Work to complete -
Transcribe only the lines of the listing below from the one holding "clear_scene()" through the one holding "obj.matrix_world = Matrix.Identity(4)", inclusive, without any change.

Dataset section -

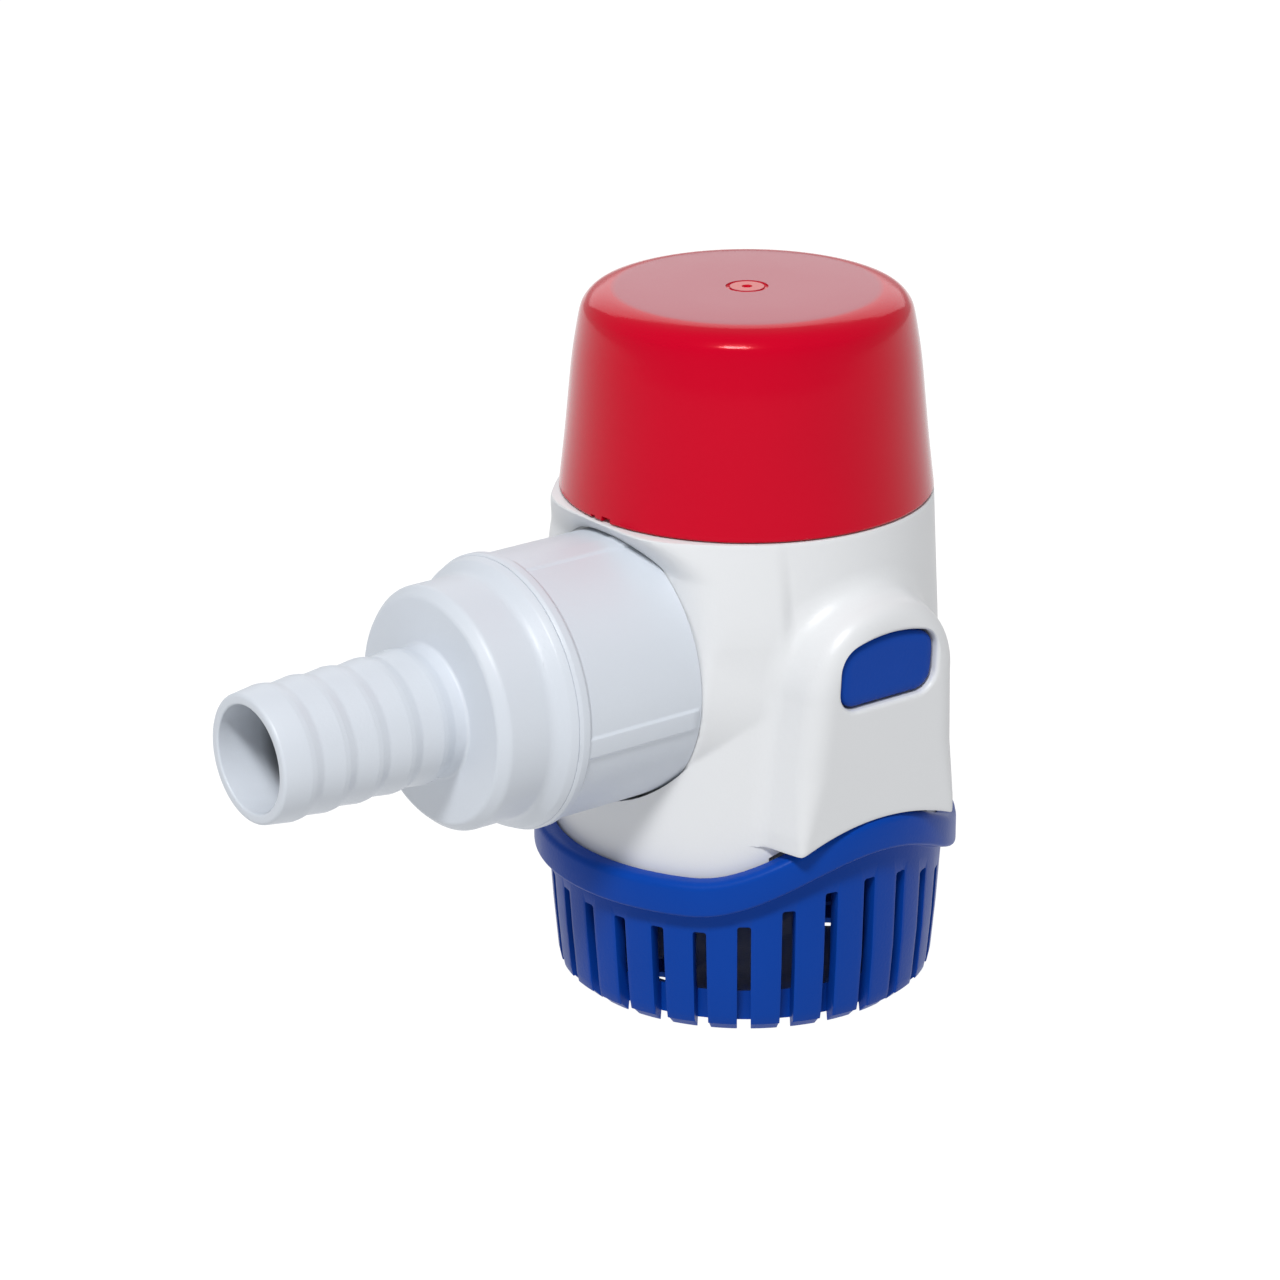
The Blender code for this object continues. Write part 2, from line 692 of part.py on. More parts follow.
def end_bell():
    profile = [
        (17.0 * MM, 99.6 * MM),
        (17.0 * MM, 97.2 * MM),
        (3.4 * MM, 97.2 * MM),
        (3.4 * MM, 102.2 * MM),
        (5.2 * MM, 102.2 * MM),
        (5.8 * MM, 99.6 * MM),
    ]
    finish("motor_end_bell", turned(profile, 24), STEEL)


def magnets():
    for name, middle in (("magnet_front", -90), ("magnet_rear", 90)):
        half = 62
        outline = arc((0, 0), 17.0 * MM, middle - half, middle + half, 12)
        outline += arc((0, 0), 13.4 * MM, middle + half, middle - half, 12)
        low, high = 56 * MM, 84 * MM
        mesh = plate(outline, high - low, Matrix.Translation((0, 0, (low + high) / 2)))
        finish(name, mesh, FERRITE)


def rotor():
    finish("motor_shaft", rod(SHAFT_RADIUS, 25.3 * MM, 102.0 * MM, 16), STEEL)
    core = finish("armature_core", ring(12.9 * MM, SHAFT_BORE_RADIUS, 58 * MM, 82 * MM, 30), STEEL)
    for i in range(5):
        slot = block((5.5 * MM, -1.4 * MM, 57 * MM), (14 * MM, 1.4 * MM, 83 * MM))
        slot.transform(Matrix.Rotation(math.tau * i / 5, 4, "Z"))
        boolean(core, slot)
    for name, low in (("lower_winding", 52.6 * MM), ("upper_winding", 82.3 * MM)):
        profile = [
            (10.2 * MM, low + 5.1 * MM),
            (11.2 * MM, low + 4.0 * MM),
            (11.2 * MM, low + 1.2 * MM),
            (10.0 * MM, low),
            (5.0 * MM, low),
            (3.4 * MM, low + 1.2 * MM),
            (3.4 * MM, low + 4.0 * MM),
            (4.4 * MM, low + 5.1 * MM),
        ]
        finish(name, turned(profile, 20), COPPER)
    finish("commutator", ring(4.2 * MM, SHAFT_BORE_RADIUS, 88.2 * MM, 94.6 * MM, 20), COPPER)
    finish("lower_thrust_washer", ring(3.6 * MM, SHAFT_BORE_RADIUS, 51.7 * MM, 52.3 * MM, 16), BRASS)
    finish("upper_thrust_washer", ring(3.6 * MM, SHAFT_BORE_RADIUS, 95.4 * MM, 96.3 * MM, 16), BRASS)


def bushes():
    finish("lower_bush", ring(3.1 * MM, SHAFT_BORE_RADIUS, 46.6 * MM, 51.2 * MM, 16), BRONZE)
    finish("upper_bush", ring(3.1 * MM, SHAFT_BORE_RADIUS, 97.4 * MM, 101.8 * MM, 16), BRONZE)


def brush_gear():
    finish("brush_card", ring(17.0 * MM, 6.0 * MM, 87.9 * MM, 89.1 * MM, 28), BLACK_PLASTIC)
    for name, side in (("left", -1), ("right", 1)):
        low, high = sorted((side * 4.6 * MM, side * 10.0 * MM))
        brush = block((low, -2 * MM, 89.5 * MM), (high, 2 * MM, 93.5 * MM))
        finish(f"brush_{name}", brush, GRAPHITE)
        start = Matrix.Translation((side * 10.7 * MM, 0, 91.5 * MM))
        place = start @ Matrix.Rotation(side * math.radians(90), 4, "Y")
        finish(f"brush_spring_{name}", coil(1.4 * MM, 0.25 * MM, 1.1 * MM, 4, place), STEEL)
        low, high = sorted((side * 10.6 * MM, side * 11.4 * MM))
        terminal = block((low, -2.4 * MM, 99.9 * MM), (high, 2.4 * MM, 107.5 * MM))
        finish(f"terminal_{name}", terminal, BRASS)


# Impeller

def impeller():
    disc = [
        (20.0 * MM, 37.0 * MM),
        (20.0 * MM, 35.5 * MM),
        (4.2 * MM, 35.5 * MM),
        (3.6 * MM, 26.4 * MM),
        (SHAFT_BORE_RADIUS, 26.4 * MM),
        (SHAFT_BORE_RADIUS, 38.6 * MM),
        (4.0 * MM, 38.6 * MM),
        (4.6 * MM, 37.0 * MM),
    ]
    profile = disc[6:] + disc[:6]
    obj = finish("impeller", turned(profile, 32), BLACK_PLASTIC)
    vane_count = 6
    inner, outer, half = 3.4 * MM, 19.7 * MM, 0.7 * MM
    sweep = math.radians(38)
    steps = 5
    for i in range(vane_count):
        sides = ([], [])
        for j in range(steps + 1):
            part = j / steps
            radius = inner + (outer - inner) * part
            angle = math.tau * i / vane_count + sweep * part**1.4
            along = Vector((math.cos(angle), math.sin(angle)))
            across = Vector((-math.sin(angle), math.cos(angle))) * half
            sides[0].append(tuple(along * radius + across))
            sides[1].append(tuple(along * radius - across))
        low, high = 26.4 * MM, 35.9 * MM
        place = Matrix.Translation((0, 0, (low + high) / 2))
        boolean(obj, plate(sides[1] + sides[0][::-1], high - low, place), "UNION")
    finish("impeller_clip", ring(3.2 * MM, SHAFT_BORE_RADIUS, 25.3 * MM, 26.1 * MM, 16), STEEL)


# Outlet

def outlet_collar():
    profile = [
        (21.4 * MM, COLLAR_END),
        (22.2 * MM, 49.1 * MM),
        (22.2 * MM, 48.0 * MM),
        (21.6 * MM, 47.4 * MM),
        (21.6 * MM, 26.5 * MM),
        (21.1 * MM, OUTLET_FACE + GAP),
        (18.9 * MM, OUTLET_FACE + GAP),
        (18.9 * MM, 46.7 * MM),
        (17.1 * MM, 46.7 * MM),
        (17.1 * MM, COLLAR_END),
    ]
    obj = finish("outlet_collar", turned(profile, 36, OUT), COOL_WHITE)
    rib_half, rib_top = 1.75 * MM, 22.2 * MM
    for degrees in RIB_ANGLES:
        rib = block((20.5 * MM, -rib_half, 26.6 * MM), (rib_top, rib_half, 47.8 * MM))
        # Local X points up and local Y along +Y, so the angle from -Y towards +Z is 90 - degrees.
        turn = Matrix.Rotation(math.radians(degrees - 90), 4, "Z")
        rib.transform(OUT @ turn)
        boolean(obj, rib, "UNION")


def outlet_nozzle():
    profile = [(9.4 * MM, NOZZLE_MOUTH), (10.2 * MM, NOZZLE_MOUTH - 0.7 * MM)]
    for i in range(BARB_COUNT):
        crest = 91.2 * MM - i * BARB_PITCH
        profile += [(10.85 * MM, crest), (10.1 * MM, crest - 2.0 * MM)]
    profile += [
        (10.6 * MM, 63.4 * MM),
        (11.6 * MM, 62.5 * MM),
        (17.4 * MM, 62.5 * MM),
        (18.9 * MM, 61.8 * MM),
        (19.6 * MM, 60.2 * MM),
        (19.6 * MM, 53.5 * MM),
        (20.4 * MM, 52.2 * MM),
        (21.1 * MM, 50.9 * MM),
        (21.2 * MM, COLLAR_END + GAP),
        (16.8 * MM, COLLAR_END + GAP),
        (16.8 * MM, 46.4 * MM),
        (18.6 * MM, 46.4 * MM),
        (18.6 * MM, 42.9 * MM),
        (15.3 * MM, 42.9 * MM),
        (15.3 * MM, 58.0 * MM),
        (HOSE_BORE_RADIUS, 60.0 * MM),
        (HOSE_BORE_RADIUS, NOZZLE_MOUTH),
    ]
    finish("outlet_nozzle", turned(profile, 28, OUT), COOL_WHITE)


def check_valve():
    finish("outlet_gasket", ring(18.3 * MM, 13.5 * MM, 38.3 * MM, 39.7 * MM, 24, OUT), BLACK_RUBBER)
    seat = ring(18.5 * MM, 10.4 * MM, 40.0 * MM, 42.4 * MM, 24, OUT)
    obj = finish("check_valve_ring", seat, BLACK_PLASTIC)
    pin_place = Matrix.Translation((-FLAP_AXIS_OUT, 0, FLAP_AXIS_Z))
    pin_place = pin_place @ Matrix.Rotation(math.radians(90), 4, "X")
    for side in (-1, 1):
        low, high = sorted((side * 3.9 * MM, side * 5.6 * MM))
        far = -FLAP_AXIS_OUT - 1.6 * MM
        lug = block((far, low, FLAP_AXIS_Z - 1.3 * MM), (-41.5 * MM, high, FLAP_AXIS_Z + 1.1 * MM))
        boolean(obj, lug, "UNION")
    boolean(obj, rod(0.9 * MM, -9 * MM, 9 * MM, 10, pin_place))
    finish("flap_pin", rod(0.6 * MM, -5.6 * MM, 5.6 * MM, 10, pin_place), STEEL)
    flap_radius, flap_back = 11.6 * MM, 42.8 * MM
    flap = rod(flap_radius, flap_back, flap_back + 1.2 * MM, 24, OUT)
    to_axis = Matrix.Translation((FLAP_AXIS_OUT, 0, -FLAP_AXIS_Z))
    flap.transform(to_axis)
    flap_obj = finish("check_flap", flap, BLACK_RUBBER)
    flap_obj.location = (-FLAP_AXIS_OUT, 0, FLAP_AXIS_Z)
    neck_x = (-FLAP_AXIS_OUT - 0.2 * MM, -flap_back - 0.05 * MM)
    neck = block((neck_x[0], -3.5 * MM, FLAP_AXIS_Z - 5 * MM), (neck_x[1], 3.5 * MM, FLAP_AXIS_Z))
    boolean(flap_obj, neck, "UNION")
    knuckle = Matrix.Translation((-FLAP_AXIS_OUT, 0, FLAP_AXIS_Z)) @ Matrix.Rotation(math.radians(90), 4, "X")
    boolean(flap_obj, rod(1.75 * MM, -3.5 * MM, 3.5 * MM, 14, knuckle), "UNION")
    boolean(flap_obj, rod(0.9 * MM, -6 * MM, 6 * MM, 10, knuckle))


clear_scene()
PARTS = new_collection("bilge_pump")
CUTTERS = new_collection("cutters")
CUTTERS.hide_render = True

strainer_base()
lock_tab("lock_tab_front", -1)
lock_tab("lock_tab_rear", 1)
pump_body()
volute_cup()
volute_screws()
motor_cap()
wire_gland()
motor_canister()
seals()
motor_can()
end_bell()
magnets()
rotor()
bushes()
brush_gear()
impeller()
outlet_collar()
outlet_nozzle()
check_valve()
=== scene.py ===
"""The look of a submersible bilge pump: finer pieces, materials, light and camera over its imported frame.

The pump's axis is Z and its base stands on z = 0. The outlet points along -X, and the two
lock buttons face -Y and +Y. Shapes are worked out in millimetres and made in metres.
"""

import json
import math

import bmesh
import bpy
import numpy as np
from mathutils import Matrix, Vector


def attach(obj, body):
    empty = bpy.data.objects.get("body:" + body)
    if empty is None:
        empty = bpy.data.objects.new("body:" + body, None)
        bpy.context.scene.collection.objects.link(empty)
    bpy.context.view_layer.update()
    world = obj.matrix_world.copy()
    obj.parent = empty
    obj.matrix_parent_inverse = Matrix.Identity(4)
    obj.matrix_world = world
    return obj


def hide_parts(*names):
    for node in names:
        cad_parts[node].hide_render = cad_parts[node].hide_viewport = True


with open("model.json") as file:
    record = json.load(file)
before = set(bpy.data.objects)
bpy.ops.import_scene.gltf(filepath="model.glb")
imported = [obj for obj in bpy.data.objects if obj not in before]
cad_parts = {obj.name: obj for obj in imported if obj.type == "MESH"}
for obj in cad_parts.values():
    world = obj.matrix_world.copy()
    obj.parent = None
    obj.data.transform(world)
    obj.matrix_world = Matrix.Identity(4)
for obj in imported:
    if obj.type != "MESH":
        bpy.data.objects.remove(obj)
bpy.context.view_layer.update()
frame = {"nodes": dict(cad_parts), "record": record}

MM = 0.001
OUTLET_Z = 58.7
OUT = Matrix.Translation((0, 0, OUTLET_Z)) @ Matrix.Rotation(math.radians(-90), 4, "Y")

WAVE_HEIGHT = 8.8
WAVE_HALF_ANGLE = math.radians(54)
SLOT_COUNT = 28
SLOT_HALF_WIDTH = 1.1
SLOT_INSIDE = 28.4
SLOT_TOP = 18.0
SLOT_RISE = 7.0
FLOOR_TOP = 2.4
FLOOR_SCREW_X = 18.0

PAD_FACE = 36.4
PAD_FACE_Z = 60.0
PAD_LEAN = -0.075
PAD_HALF_WIDTH = 13.9
PAD_FOOT_HALF_WIDTH = 15.7
PAD_ARCH_Z = 58.5
PAD_FOOT_Z = 36.1
PAD_FOOT_RISE = 3.1
PAD_FOOT_Y = 34.5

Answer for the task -
clear_scene()
PARTS = new_collection("bilge_pump")
CUTTERS = new_collection("cutters")
CUTTERS.hide_render = True

strainer_base()
lock_tab("lock_tab_front", -1)
lock_tab("lock_tab_rear", 1)
pump_body()
volute_cup()
volute_screws()
motor_cap()
wire_gland()
motor_canister()
seals()
motor_can()
end_bell()
magnets()
rotor()
bushes()
brush_gear()
impeller()
outlet_collar()
outlet_nozzle()
check_valve()
=== scene.py ===
"""The look of a submersible bilge pump: finer pieces, materials, light and camera over its imported frame.

The pump's axis is Z and its base stands on z = 0. The outlet points along -X, and the two
lock buttons face -Y and +Y. Shapes are worked out in millimetres and made in metres.
"""

import json
import math

import bmesh
import bpy
import numpy as np
from mathutils import Matrix, Vector


def attach(obj, body):
    empty = bpy.data.objects.get("body:" + body)
    if empty is None:
        empty = bpy.data.objects.new("body:" + body, None)
        bpy.context.scene.collection.objects.link(empty)
    bpy.context.view_layer.update()
    world = obj.matrix_world.copy()
    obj.parent = empty
    obj.matrix_parent_inverse = Matrix.Identity(4)
    obj.matrix_world = world
    return obj


def hide_parts(*names):
    for node in names:
        cad_parts[node].hide_render = cad_parts[node].hide_viewport = True


with open("model.json") as file:
    record = json.load(file)
before = set(bpy.data.objects)
bpy.ops.import_scene.gltf(filepath="model.glb")
imported = [obj for obj in bpy.data.objects if obj not in before]
cad_parts = {obj.name: obj for obj in imported if obj.type == "MESH"}
for obj in cad_parts.values():
    world = obj.matrix_world.copy()
    obj.parent = None
    obj.data.transform(world)
    obj.matrix_world = Matrix.Identity(4)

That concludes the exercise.